What you need to do —
Across all the lines below, how many contain the string "picture"? Please reply with the number only.

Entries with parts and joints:
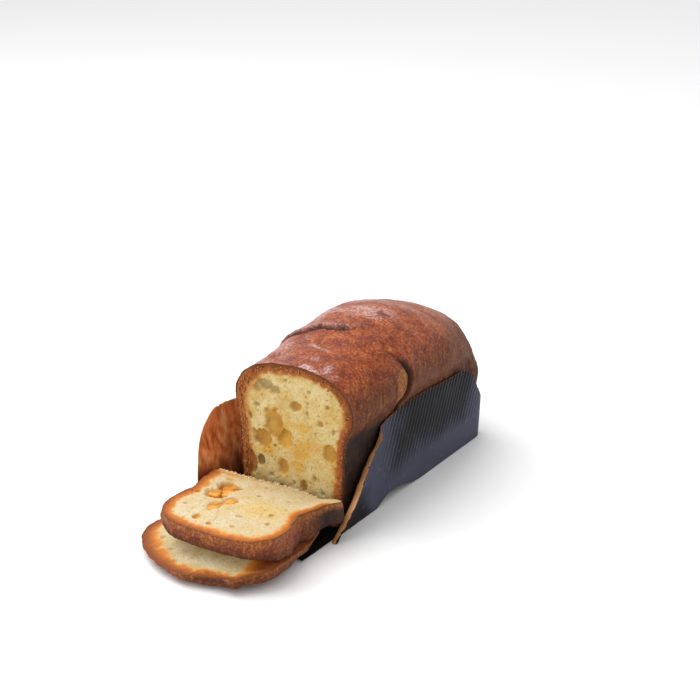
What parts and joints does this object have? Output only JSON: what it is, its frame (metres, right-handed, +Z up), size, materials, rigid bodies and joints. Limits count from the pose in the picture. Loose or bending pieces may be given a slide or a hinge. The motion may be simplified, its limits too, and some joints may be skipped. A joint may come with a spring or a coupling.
{
  "type": "part-sliced loaf cake in a paper baking mould",
  "caption": "Tall sweet loaf cake cut across at one end, in a torn-open corrugated paper mould, with a slice lying on the rounded end piece in front.",
  "frame": {"origin": "middle of the footprint, on the surface that the mould stands on", "axes": "+Z up, +Y along the loaf from the slices to the rear of the mould, +X to the right seen from the slices"},
  "size_m": [0.1088, 0.2972, 0.1157],
  "materials": {
    "loaf_crust": "glazed brown crust with a pale cut face",
    "cake_crumb": "open crumb with a baked rim",
    "heel_crust": "matte crust with a pale cut face",
    "mould_floor_paper": "dark baking paper, matte",
    "mould_wall_paper": "dark pleated baking paper with a dull sheen"
  },
  "bodies": {
    "root": {"cake_loaf": "loaf_crust", "slice_upper": "cake_crumb", "slice_heel": "heel_crust", "mould_floor": "mould_floor_paper", "mould_wall": "mould_wall_paper"}
  },
  "joints": []
}
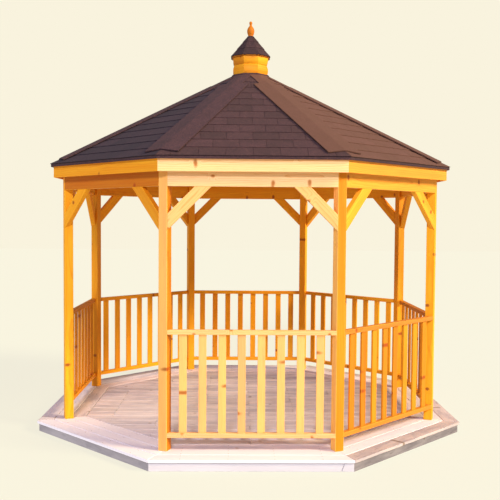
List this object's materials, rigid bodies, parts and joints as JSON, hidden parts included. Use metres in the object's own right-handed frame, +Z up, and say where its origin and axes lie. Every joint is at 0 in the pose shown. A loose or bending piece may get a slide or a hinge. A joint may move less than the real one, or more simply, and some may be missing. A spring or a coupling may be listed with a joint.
{
  "type": "garden gazebo",
  "caption": "Octagonal timber garden gazebo with a shingled roof, a small cupola and finial, picket balustrades, knee braces and a low boarded deck, open on one side.",
  "frame": {"origin": "on the ground under the middle of the deck, the bottom centre of the bounding box", "axes": "+Z up; -Y out through the front bay; the way in is the bay between -X and -Y"},
  "size_m": [3.6324, 3.6324, 3.6796],
  "materials": {
    "stained_softwood": "satin honey stain",
    "roof_timber": "satin stain, planed softwood",
    "weathered_deck_board": "weathered, bare",
    "deck_frame_timber": "weathered, bare",
    "felt_shingle": "mineral granules on bitumen felt"
  },
  "bodies": {
    "root": {"deck_rim": "deck_frame_timber", "deck_bearers": "deck_frame_timber", "deck_border": "weathered_deck_board", "deck_floor": "weathered_deck_board", "post_front_left": "stained_softwood", "post_front_right": "stained_softwood", "post_right_front": "stained_softwood", "post_right_back": "stained_softwood", "post_back_right": "stained_softwood", "post_back_left": "stained_softwood", "post_left_back": "stained_softwood", "post_left_front": "stained_softwood", "balustrade_front": "stained_softwood", "balustrade_front_right": "stained_softwood", "balustrade_right": "stained_softwood", "balustrade_back_right": "stained_softwood", "balustrade_back": "stained_softwood", "balustrade_back_left": "stained_softwood", "balustrade_left": "stained_softwood", "head_beam_front": "stained_softwood", "head_beam_front_right": "stained_softwood", "head_beam_right": "stained_softwood", "head_beam_back_right": "stained_softwood", "head_beam_back": "stained_softwood", "head_beam_back_left": "stained_softwood", "head_beam_left": "stained_softwood", "head_beam_front_left": "stained_softwood", "knee_braces": "stained_softwood", "fascia_boards": "stained_softwood", "roof_hub": "roof_timber", "hip_rafters": "roof_timber", "common_rafters": "roof_timber", "roof_boarding_front": "roof_timber", "roof_boarding_front_right": "roof_timber", "roof_boarding_right": "roof_timber", "roof_boarding_back_right": "roof_timber", "roof_boarding_back": "roof_timber", "roof_boarding_back_left": "roof_timber", "roof_boarding_left": "roof_timber", "roof_boarding_front_left": "roof_timber", "roof_covering": "felt_shingle", "hip_caps": "felt_shingle", "cupola_roof": "felt_shingle", "cupola_walls": "stained_softwood", "cupola_finial": "stained_softwood"}
  },
  "joints": []
}
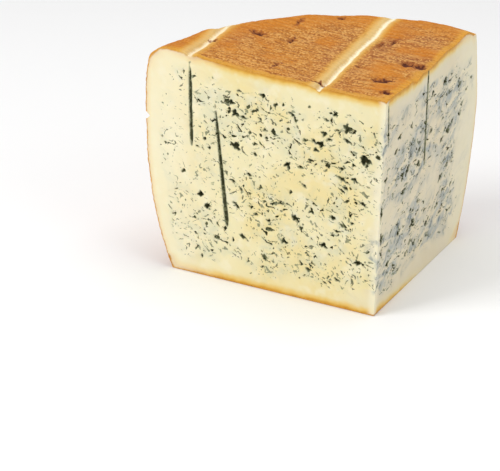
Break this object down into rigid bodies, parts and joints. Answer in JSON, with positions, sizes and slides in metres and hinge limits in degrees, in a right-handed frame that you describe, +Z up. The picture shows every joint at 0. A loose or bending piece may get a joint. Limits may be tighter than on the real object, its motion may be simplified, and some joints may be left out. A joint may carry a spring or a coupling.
{
  "type": "blue cheese wedge",
  "caption": "Quarter of a pierced blue cheese wheel with two plain cut faces, veined paste and a browned rind on its top and curved back, standing on its flat base",
  "frame": {"origin": "middle of the bounding box at the level of the base", "axes": "+Z up; the long cut face looks along -Y, the second cut face looks along +X, and the rind runs round the back, from -X to +Y"},
  "size_m": [0.1494, 0.1482, 0.135],
  "materials": {
    "cheese": "moist cream-yellow paste with grey-green veins, and a dry orange-brown rind"
  },
  "bodies": {
    "root": {"cheese_wedge": "cheese"}
  },
  "joints": []
}
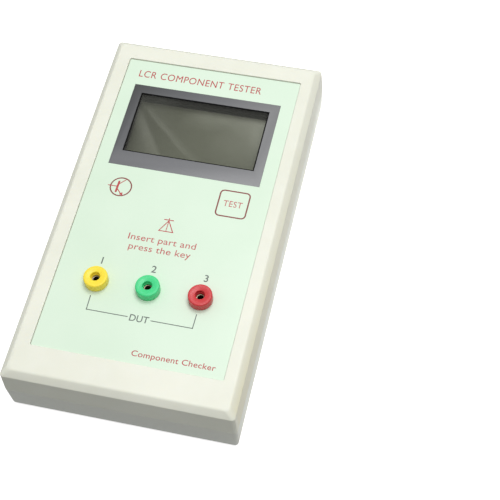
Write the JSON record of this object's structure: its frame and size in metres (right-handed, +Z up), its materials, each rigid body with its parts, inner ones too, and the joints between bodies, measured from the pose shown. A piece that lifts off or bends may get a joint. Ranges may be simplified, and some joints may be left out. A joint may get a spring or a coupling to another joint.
{
  "type": "lcr meter",
  "caption": "Hand-held component tester: two-part case, recessed display window, membrane TEST key, 2 mm test sockets in a row, battery bay and circuit board inside.",
  "frame": {"origin": "centre of the case's footprint on the face it rests on", "axes": "+Z up through the front panel, +Y towards the display end, +X to the right as the legends are read"},
  "size_m": [0.0836, 0.1512, 0.0286],
  "materials": {
    "case_plastic": "light ivory ABS, fine satin moulding",
    "printed_film": "pale mint printed polyester film, satin",
    "mask_grey": "mid grey print, satin",
    "clear_window": "clear acrylic, polished",
    "lcd_glass": "olive grey reflective display glass",
    "black_steel": "black painted sheet steel",
    "yellow_plastic": "yellow moulded plastic",
    "green_plastic": "green moulded plastic",
    "red_plastic": "red moulded plastic",
    "nickel_brass": "nickel plated brass",
    "bright_steel": "bright plated steel",
    "zinc_steel": "zinc plated steel",
    "board_green": "green lacquered glass epoxy",
    "black_plastic": "black moulded plastic",
    "white_plastic": "white moulded plastic",
    "blue_plastic": "blue moulded plastic",
    "resistor_blue": "blue lacquer",
    "capacitor_sleeve": "dark shrink sleeve over an aluminium can",
    "battery_sleeve": "dark printed steel sleeve, plain",
    "clip_vinyl": "black soft vinyl",
    "red_insulation": "red wire insulation",
    "black_insulation": "black wire insulation",
    "foam": "dark closed cell foam"
  },
  "bodies": {
    "case": {"front_shell": "case_plastic", "back_shell": "case_plastic", "overlay_film": "printed_film", "display_mask": "mask_grey", "display_lens": "clear_window", "switch_body": "black_plastic", "lcd_frame": "black_steel", "lcd_glass": "lcd_glass", "lcd_backlight": "white_plastic", "lcd_board": "board_green", "lcd_header": "black_plastic", "main_board": "board_green", "chip_socket": "black_plastic", "microcontroller": "black_plastic", "crystal": "bright_steel", "filter_capacitor_1": "capacitor_sleeve", "filter_capacitor_2": "capacitor_sleeve", "voltage_regulator": "black_plastic", "trimmer_body": "blue_plastic", "resistor_1": "resistor_blue", "resistor_2": "resistor_blue", "resistor_3": "resistor_blue", "resistor_4": "resistor_blue", "resistor_5": "resistor_blue", "resistor_6": "resistor_blue", "case_screw_front_left": "zinc_steel", "case_screw_front_right": "zinc_steel", "case_screw_rear_left": "zinc_steel", "case_screw_rear_right": "zinc_steel", "board_screw_front_left": "zinc_steel", "board_screw_front_right": "zinc_steel", "board_screw_rear_left": "zinc_steel", "board_screw_rear_right": "zinc_steel", "socket_1_yellow_body": "yellow_plastic", "socket_2_green_body": "green_plastic", "socket_3_red_body": "red_plastic", "socket_1_contact": "nickel_brass", "socket_2_contact": "nickel_brass", "socket_3_contact": "nickel_brass", "socket_1_nut": "nickel_brass", "socket_2_nut": "nickel_brass", "socket_3_nut": "nickel_brass", "socket_1_lead": "yellow_plastic", "socket_2_lead": "green_plastic", "socket_3_lead": "red_plastic", "battery_9v": "battery_sleeve", "battery_terminal_positive": "bright_steel", "battery_terminal_negative": "bright_steel", "battery_clip": "clip_vinyl", "battery_lead_red": "red_insulation", "battery_lead_black": "black_insulation", "battery_foam": "foam"},
    "battery_door": {"battery_door": "case_plastic"},
    "door_catch": {"door_catch": "case_plastic"},
    "test_key": {"test_key": "printed_film"},
    "switch_stem": {"switch_stem": "black_plastic", "key_cap": "white_plastic"},
    "contrast_trimmer": {"trimmer_rotor": "white_plastic"}
  },
  "joints": [
    {"name": "battery_door_hinge", "type": "hinge", "parent": "case", "child": "battery_door", "pos_m": [0, -0.0438, 0.001], "axis": [1, 0, 0], "range_deg": [0, 90]},
    {"name": "door_catch_press", "type": "slide", "parent": "battery_door", "child": "door_catch", "axis": [0, 1, 0], "range_m": [0, 0.0008], "stiffness_N_per_m": 2000, "springref_m": -0.0001},
    {"name": "switch_press", "type": "slide", "parent": "case", "child": "switch_stem", "axis": [0, 0, -1], "range_m": [0, 0.0003], "stiffness_N_per_m": 3000, "springref_m": -0.0001},
    {"name": "test_key_press", "type": "slide", "parent": "case", "child": "test_key", "axis": [0, 0, -1], "range_m": [0, 0.0003]},
    {"name": "contrast_turn", "type": "hinge", "parent": "case", "child": "contrast_trimmer", "pos_m": [-0.025, 0.0052, 0.008], "axis": [0, 0, 1], "range_deg": [-135, 135]}
  ],
  "couplings": [
    {"joint": "test_key_press", "follows": "switch_press", "ratio": 1}
  ]
}
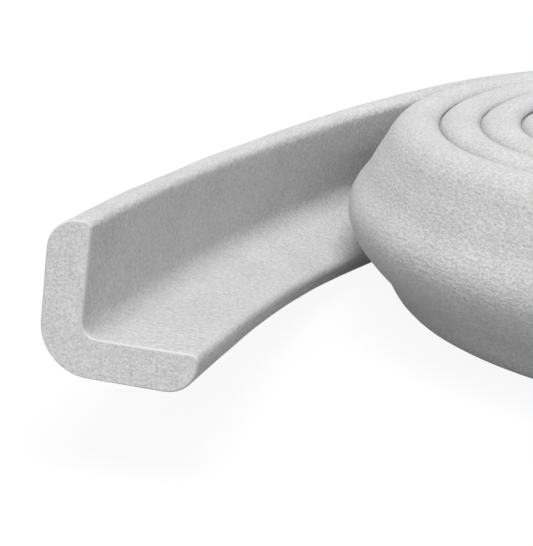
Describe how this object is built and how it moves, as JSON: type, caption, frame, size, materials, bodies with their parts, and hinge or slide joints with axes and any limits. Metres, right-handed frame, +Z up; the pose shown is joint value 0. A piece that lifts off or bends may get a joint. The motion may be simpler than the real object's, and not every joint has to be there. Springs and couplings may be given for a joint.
{
  "type": "foam edge guard",
  "caption": "Soft foam L-section edge guard strip, wound into a flat roll with its corner outwards and one free end standing as a nearly upright L.",
  "frame": {"origin": "middle of the footprint, on the level the roll lies on", "axes": "+Z up along the roll's axis; +X from the free end towards the roll; +Y away from the cut end"},
  "size_m": [0.2682, 0.2172, 0.0571],
  "materials": {
    "grey_foam": "matt light grey closed-cell foam with a fine grained skin and a porous cut end"
  },
  "bodies": {
    "root": {"foam_strip": "grey_foam"}
  },
  "joints": []
}
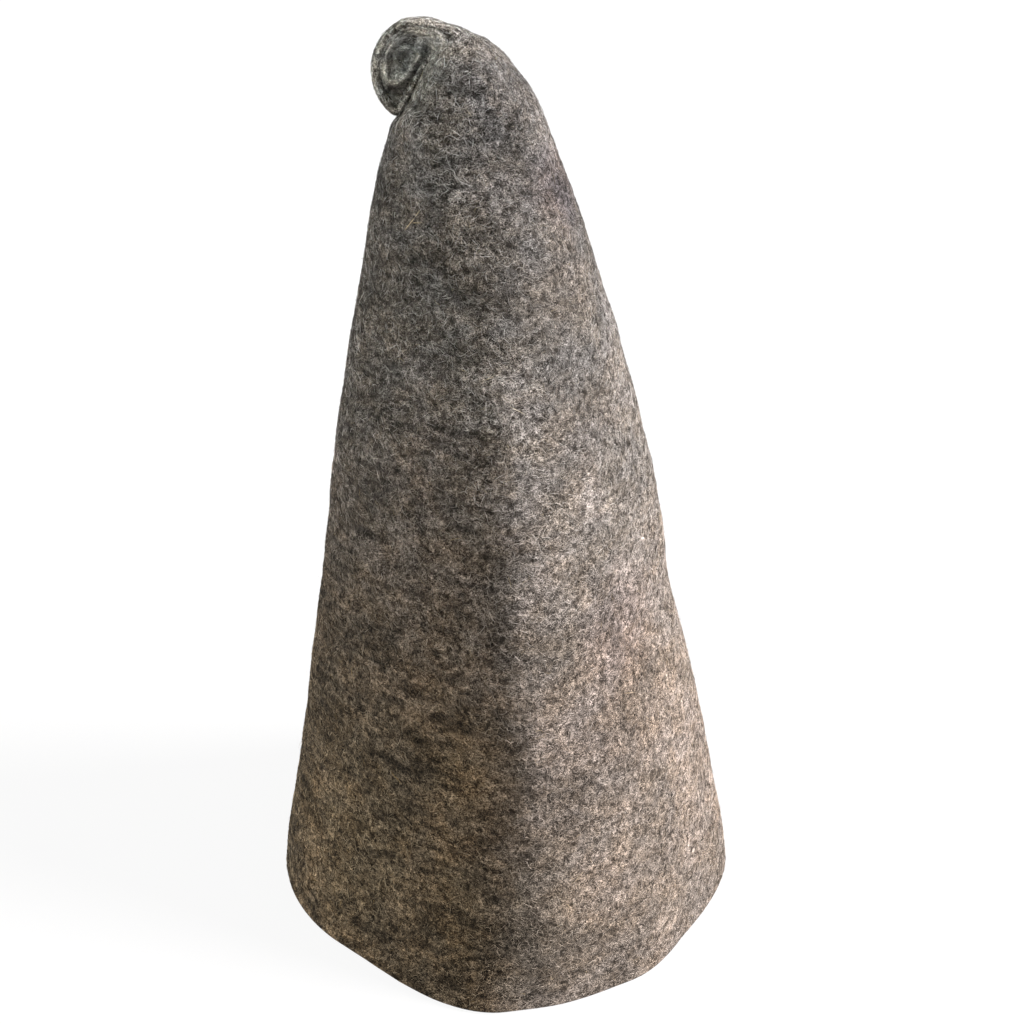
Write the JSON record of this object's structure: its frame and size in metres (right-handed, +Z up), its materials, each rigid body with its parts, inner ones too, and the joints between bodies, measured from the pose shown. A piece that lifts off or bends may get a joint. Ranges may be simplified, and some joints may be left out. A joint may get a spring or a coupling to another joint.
{
  "type": "felt sauna hat",
  "caption": "Tall conical felt sauna hat, open at the hem, with soft front and back fold edges and a flattened tip rolled into a small snail on one side.",
  "frame": {"origin": "middle of the hem, on the plane that the hem stands on", "axes": "+Z up along the cone to the tip, the front fold edge faces -Y, the rolled tip lies towards -X"},
  "size_m": [0.2152, 0.216, 0.4019],
  "materials": {
    "wool_felt": "thick wet-felted undyed wool, grey-brown melange of dark and pale fibres, matte and hairy"
  },
  "bodies": {
    "root": {"felt_hat": "wool_felt"}
  },
  "joints": []
}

Reply to the task —
2